- [Extracted records]:

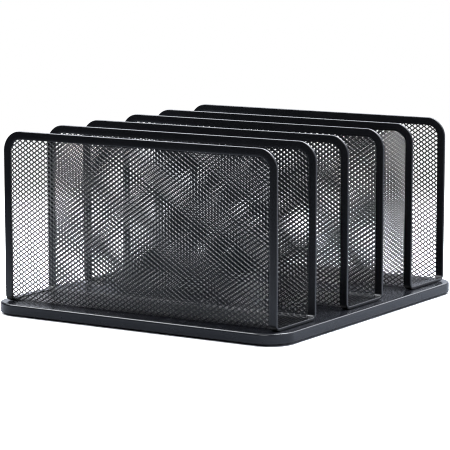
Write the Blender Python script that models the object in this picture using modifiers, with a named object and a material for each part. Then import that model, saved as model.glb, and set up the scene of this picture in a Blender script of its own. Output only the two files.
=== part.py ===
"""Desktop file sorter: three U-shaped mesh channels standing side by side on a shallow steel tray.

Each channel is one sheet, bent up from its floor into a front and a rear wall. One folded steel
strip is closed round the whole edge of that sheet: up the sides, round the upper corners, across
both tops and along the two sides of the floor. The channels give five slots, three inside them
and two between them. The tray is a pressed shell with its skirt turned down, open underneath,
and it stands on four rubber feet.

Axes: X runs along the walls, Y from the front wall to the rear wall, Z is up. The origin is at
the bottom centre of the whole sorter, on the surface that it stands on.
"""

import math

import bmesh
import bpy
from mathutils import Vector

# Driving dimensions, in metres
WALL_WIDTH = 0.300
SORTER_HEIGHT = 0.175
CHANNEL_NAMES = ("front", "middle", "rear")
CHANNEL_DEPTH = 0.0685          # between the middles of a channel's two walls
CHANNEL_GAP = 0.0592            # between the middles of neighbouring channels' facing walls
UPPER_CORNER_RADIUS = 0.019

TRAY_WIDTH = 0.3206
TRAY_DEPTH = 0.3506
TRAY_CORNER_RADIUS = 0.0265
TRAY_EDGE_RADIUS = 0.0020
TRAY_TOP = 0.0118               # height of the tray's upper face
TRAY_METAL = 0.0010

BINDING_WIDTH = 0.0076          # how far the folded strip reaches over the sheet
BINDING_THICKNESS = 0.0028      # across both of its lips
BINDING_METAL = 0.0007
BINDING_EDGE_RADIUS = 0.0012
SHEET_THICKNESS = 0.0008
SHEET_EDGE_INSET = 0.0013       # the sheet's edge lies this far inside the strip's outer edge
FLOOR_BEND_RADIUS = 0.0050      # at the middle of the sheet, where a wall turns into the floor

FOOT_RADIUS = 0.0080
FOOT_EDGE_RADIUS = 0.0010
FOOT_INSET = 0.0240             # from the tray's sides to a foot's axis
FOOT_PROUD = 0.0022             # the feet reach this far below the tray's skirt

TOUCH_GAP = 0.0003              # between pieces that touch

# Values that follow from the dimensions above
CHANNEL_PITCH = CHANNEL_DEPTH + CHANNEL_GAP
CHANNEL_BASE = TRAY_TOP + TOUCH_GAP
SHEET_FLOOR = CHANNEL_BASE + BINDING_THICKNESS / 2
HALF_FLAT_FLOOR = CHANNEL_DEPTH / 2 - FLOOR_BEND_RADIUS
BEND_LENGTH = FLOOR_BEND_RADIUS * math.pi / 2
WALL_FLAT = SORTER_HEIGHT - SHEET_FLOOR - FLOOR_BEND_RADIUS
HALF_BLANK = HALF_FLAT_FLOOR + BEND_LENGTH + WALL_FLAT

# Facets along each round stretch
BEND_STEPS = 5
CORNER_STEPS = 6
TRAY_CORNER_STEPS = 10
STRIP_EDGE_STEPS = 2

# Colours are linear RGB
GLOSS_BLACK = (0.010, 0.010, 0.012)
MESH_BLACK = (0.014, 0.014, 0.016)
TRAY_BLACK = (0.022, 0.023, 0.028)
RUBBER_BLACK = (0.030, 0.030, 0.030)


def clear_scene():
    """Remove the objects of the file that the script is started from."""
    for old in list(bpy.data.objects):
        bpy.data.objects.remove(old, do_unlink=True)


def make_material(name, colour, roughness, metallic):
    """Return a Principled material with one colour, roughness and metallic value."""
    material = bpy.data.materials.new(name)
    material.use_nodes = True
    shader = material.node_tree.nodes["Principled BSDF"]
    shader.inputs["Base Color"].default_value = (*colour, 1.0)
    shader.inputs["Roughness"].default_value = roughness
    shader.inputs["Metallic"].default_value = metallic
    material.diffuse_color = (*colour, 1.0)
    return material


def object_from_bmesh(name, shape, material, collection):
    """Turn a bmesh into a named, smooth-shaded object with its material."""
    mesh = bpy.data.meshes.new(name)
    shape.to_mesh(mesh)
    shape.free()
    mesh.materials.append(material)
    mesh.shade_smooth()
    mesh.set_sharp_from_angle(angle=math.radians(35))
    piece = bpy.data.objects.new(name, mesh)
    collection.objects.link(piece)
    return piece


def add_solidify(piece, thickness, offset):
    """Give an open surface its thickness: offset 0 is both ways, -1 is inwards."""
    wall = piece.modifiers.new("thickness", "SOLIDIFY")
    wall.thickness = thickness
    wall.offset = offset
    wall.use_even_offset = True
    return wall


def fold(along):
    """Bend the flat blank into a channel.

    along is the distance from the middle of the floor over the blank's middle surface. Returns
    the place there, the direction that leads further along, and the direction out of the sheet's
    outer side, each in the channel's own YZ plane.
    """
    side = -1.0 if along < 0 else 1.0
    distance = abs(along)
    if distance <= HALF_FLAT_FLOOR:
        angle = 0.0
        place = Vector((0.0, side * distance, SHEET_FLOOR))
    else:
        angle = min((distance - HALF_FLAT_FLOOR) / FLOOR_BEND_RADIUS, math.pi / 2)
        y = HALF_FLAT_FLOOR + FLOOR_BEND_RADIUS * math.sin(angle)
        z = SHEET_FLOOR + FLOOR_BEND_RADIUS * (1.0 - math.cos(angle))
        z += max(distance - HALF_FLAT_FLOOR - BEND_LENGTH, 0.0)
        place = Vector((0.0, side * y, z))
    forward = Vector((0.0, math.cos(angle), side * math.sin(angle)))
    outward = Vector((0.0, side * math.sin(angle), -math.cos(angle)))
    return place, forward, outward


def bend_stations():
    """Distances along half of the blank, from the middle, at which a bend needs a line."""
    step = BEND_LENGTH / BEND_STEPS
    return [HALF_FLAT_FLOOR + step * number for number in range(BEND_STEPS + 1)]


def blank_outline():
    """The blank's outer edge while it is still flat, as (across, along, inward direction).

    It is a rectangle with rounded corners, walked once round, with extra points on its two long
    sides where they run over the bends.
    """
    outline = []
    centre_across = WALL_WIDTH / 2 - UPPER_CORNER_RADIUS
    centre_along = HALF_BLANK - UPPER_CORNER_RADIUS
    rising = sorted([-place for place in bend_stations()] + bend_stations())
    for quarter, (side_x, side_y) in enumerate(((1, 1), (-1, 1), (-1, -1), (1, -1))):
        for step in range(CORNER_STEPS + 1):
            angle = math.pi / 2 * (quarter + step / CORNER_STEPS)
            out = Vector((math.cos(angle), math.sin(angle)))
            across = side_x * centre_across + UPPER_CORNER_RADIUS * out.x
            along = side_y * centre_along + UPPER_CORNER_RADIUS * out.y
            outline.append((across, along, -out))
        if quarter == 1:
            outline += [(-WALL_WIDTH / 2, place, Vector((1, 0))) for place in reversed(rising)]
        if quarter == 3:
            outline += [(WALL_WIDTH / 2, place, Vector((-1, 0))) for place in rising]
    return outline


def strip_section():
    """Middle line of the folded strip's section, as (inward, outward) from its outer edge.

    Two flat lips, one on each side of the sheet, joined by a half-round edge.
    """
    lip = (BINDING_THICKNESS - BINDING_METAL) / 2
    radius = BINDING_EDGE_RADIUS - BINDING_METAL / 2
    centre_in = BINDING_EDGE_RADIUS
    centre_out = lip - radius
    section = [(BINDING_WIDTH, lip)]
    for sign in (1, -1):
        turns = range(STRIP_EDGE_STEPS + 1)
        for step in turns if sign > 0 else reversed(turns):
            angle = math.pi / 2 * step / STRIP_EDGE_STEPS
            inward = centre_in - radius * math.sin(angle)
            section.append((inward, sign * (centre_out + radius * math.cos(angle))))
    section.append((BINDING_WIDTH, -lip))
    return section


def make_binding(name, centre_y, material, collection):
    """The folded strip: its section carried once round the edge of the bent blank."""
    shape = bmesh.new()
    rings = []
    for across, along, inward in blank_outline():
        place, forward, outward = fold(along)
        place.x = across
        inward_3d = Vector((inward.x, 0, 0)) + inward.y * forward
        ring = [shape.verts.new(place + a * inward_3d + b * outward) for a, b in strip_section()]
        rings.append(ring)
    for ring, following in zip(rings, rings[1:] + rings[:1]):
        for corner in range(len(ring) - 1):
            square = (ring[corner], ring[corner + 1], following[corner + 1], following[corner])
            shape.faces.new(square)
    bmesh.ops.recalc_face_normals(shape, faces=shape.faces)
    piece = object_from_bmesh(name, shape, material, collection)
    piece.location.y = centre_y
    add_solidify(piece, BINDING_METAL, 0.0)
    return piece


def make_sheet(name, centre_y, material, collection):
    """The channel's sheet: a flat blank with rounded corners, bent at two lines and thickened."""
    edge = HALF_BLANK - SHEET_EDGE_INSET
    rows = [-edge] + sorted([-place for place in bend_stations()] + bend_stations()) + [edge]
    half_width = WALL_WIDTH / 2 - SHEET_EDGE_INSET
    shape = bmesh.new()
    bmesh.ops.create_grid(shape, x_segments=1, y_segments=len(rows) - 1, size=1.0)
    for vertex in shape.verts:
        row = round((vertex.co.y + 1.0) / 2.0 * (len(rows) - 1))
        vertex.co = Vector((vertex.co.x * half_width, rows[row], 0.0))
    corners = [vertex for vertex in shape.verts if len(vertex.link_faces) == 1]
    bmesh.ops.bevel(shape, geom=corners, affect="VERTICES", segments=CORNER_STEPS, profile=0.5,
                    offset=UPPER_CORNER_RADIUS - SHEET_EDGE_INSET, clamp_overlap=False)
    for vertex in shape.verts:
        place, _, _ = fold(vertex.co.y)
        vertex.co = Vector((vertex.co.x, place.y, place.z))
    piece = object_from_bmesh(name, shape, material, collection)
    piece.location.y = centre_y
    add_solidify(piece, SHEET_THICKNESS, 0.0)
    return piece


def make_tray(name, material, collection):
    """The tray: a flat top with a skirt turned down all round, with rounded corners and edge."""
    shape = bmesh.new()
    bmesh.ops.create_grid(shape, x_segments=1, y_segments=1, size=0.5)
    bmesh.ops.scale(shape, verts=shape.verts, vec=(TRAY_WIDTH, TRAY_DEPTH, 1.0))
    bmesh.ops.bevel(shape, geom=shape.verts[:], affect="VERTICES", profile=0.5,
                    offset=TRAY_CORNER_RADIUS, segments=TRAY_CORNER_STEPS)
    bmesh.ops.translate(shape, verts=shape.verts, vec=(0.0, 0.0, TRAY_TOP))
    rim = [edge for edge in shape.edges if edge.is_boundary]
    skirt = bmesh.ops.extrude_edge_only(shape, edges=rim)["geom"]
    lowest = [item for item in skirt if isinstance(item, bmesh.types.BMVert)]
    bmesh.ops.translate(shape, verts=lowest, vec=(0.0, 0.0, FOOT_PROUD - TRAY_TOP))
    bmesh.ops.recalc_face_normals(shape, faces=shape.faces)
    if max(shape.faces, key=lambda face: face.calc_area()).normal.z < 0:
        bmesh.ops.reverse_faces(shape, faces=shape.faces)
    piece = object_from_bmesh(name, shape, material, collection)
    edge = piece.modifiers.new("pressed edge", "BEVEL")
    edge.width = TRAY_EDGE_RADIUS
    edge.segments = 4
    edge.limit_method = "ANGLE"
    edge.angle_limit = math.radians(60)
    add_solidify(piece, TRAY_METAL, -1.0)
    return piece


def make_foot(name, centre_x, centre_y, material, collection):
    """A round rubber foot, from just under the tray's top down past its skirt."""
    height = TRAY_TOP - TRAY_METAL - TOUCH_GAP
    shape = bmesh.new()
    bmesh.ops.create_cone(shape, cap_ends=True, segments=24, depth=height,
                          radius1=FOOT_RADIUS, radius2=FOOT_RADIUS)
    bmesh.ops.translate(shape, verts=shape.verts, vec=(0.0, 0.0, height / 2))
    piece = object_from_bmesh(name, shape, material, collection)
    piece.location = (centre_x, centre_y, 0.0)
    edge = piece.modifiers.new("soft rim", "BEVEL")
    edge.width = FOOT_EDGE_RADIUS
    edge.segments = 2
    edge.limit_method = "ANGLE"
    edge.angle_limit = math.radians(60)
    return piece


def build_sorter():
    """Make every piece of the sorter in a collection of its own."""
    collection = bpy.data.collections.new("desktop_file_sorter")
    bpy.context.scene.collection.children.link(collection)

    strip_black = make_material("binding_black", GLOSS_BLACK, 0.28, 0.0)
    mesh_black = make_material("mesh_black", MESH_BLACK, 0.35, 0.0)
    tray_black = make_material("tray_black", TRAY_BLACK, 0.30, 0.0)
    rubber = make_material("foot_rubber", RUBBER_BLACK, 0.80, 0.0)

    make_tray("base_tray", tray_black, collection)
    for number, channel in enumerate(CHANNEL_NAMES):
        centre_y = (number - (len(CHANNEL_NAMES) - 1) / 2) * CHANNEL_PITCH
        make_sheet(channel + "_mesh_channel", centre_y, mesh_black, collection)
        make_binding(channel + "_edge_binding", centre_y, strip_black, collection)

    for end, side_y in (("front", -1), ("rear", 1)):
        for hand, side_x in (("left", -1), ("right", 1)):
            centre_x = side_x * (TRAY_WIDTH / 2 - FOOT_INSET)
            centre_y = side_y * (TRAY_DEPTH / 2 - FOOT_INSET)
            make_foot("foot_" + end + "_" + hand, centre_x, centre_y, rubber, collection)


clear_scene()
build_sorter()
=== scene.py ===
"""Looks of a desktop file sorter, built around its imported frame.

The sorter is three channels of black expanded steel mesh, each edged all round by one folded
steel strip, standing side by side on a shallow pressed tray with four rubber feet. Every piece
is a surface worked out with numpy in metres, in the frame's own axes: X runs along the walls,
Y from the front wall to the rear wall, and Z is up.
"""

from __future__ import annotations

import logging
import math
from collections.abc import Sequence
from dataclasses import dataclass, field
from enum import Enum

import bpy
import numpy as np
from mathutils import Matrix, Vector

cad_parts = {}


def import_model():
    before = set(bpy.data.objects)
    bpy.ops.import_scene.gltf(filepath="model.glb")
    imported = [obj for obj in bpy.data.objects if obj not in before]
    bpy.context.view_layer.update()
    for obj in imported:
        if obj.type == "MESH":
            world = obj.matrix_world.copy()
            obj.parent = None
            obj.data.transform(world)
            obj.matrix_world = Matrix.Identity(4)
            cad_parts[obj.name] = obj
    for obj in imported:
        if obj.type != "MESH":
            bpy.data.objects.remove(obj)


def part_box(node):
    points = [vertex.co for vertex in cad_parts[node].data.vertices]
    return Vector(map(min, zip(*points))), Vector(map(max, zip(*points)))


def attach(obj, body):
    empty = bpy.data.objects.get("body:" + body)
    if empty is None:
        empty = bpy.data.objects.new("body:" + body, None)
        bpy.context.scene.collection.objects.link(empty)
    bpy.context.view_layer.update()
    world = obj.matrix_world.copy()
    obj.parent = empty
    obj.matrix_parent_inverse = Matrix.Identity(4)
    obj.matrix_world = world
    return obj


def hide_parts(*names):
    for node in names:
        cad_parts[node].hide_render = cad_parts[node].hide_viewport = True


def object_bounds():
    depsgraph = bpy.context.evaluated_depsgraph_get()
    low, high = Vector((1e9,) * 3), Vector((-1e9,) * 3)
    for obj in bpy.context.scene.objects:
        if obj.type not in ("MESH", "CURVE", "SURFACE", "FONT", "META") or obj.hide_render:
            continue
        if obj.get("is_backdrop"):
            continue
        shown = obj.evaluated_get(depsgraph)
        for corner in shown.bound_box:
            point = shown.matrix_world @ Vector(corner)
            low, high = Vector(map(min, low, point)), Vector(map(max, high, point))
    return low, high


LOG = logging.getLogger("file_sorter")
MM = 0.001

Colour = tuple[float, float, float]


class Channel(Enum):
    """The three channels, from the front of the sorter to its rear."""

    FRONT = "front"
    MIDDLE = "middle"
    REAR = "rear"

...

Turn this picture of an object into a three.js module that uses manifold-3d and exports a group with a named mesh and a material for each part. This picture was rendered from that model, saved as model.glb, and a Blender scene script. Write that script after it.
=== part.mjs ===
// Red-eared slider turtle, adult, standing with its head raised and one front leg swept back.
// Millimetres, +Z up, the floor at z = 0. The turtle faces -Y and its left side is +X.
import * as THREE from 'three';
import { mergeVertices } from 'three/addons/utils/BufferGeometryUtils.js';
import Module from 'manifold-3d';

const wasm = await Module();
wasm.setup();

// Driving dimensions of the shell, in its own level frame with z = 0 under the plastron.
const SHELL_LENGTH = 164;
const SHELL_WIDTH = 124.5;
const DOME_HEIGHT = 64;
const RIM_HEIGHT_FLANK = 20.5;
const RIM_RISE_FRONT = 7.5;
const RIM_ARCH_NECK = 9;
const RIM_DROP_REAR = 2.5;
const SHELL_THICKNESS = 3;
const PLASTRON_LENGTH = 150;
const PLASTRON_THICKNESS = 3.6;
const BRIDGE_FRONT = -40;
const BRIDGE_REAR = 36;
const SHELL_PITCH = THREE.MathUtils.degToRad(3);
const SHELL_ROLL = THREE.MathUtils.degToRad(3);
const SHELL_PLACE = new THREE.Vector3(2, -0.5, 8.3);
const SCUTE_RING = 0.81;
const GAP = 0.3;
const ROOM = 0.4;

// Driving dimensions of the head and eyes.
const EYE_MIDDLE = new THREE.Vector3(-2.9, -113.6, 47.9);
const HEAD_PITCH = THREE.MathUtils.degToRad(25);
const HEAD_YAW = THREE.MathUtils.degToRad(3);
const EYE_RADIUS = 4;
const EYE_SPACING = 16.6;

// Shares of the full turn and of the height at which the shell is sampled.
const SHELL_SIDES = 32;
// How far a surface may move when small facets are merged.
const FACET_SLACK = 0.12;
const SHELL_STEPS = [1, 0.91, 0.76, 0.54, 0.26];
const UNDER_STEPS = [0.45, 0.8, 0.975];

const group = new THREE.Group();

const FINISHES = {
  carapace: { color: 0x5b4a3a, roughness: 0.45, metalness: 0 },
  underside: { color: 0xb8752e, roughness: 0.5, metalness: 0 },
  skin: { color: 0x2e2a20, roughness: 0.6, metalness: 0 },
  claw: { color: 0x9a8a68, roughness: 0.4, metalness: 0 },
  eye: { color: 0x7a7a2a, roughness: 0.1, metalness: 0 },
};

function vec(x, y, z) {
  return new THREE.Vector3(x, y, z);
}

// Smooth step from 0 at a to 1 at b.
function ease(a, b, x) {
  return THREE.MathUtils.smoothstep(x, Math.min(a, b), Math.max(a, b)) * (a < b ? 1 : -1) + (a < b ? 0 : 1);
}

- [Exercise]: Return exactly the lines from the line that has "obj.data.transform(world)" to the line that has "cad_parts[node].hide_render = cad_parts[node].hide_viewport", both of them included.

- [Expected output]:
            obj.data.transform(world)
            obj.matrix_world = Matrix.Identity(4)
            cad_parts[obj.name] = obj
    for obj in imported:
        if obj.type != "MESH":
            bpy.data.objects.remove(obj)


def part_box(node):
    points = [vertex.co for vertex in cad_parts[node].data.vertices]
    return Vector(map(min, zip(*points))), Vector(map(max, zip(*points)))


def attach(obj, body):
    empty = bpy.data.objects.get("body:" + body)
    if empty is None:
        empty = bpy.data.objects.new("body:" + body, None)
        bpy.context.scene.collection.objects.link(empty)
    bpy.context.view_layer.update()
    world = obj.matrix_world.copy()
    obj.parent = empty
    obj.matrix_parent_inverse = Matrix.Identity(4)
    obj.matrix_world = world
    return obj


def hide_parts(*names):
    for node in names:
        cad_parts[node].hide_render = cad_parts[node].hide_viewport = True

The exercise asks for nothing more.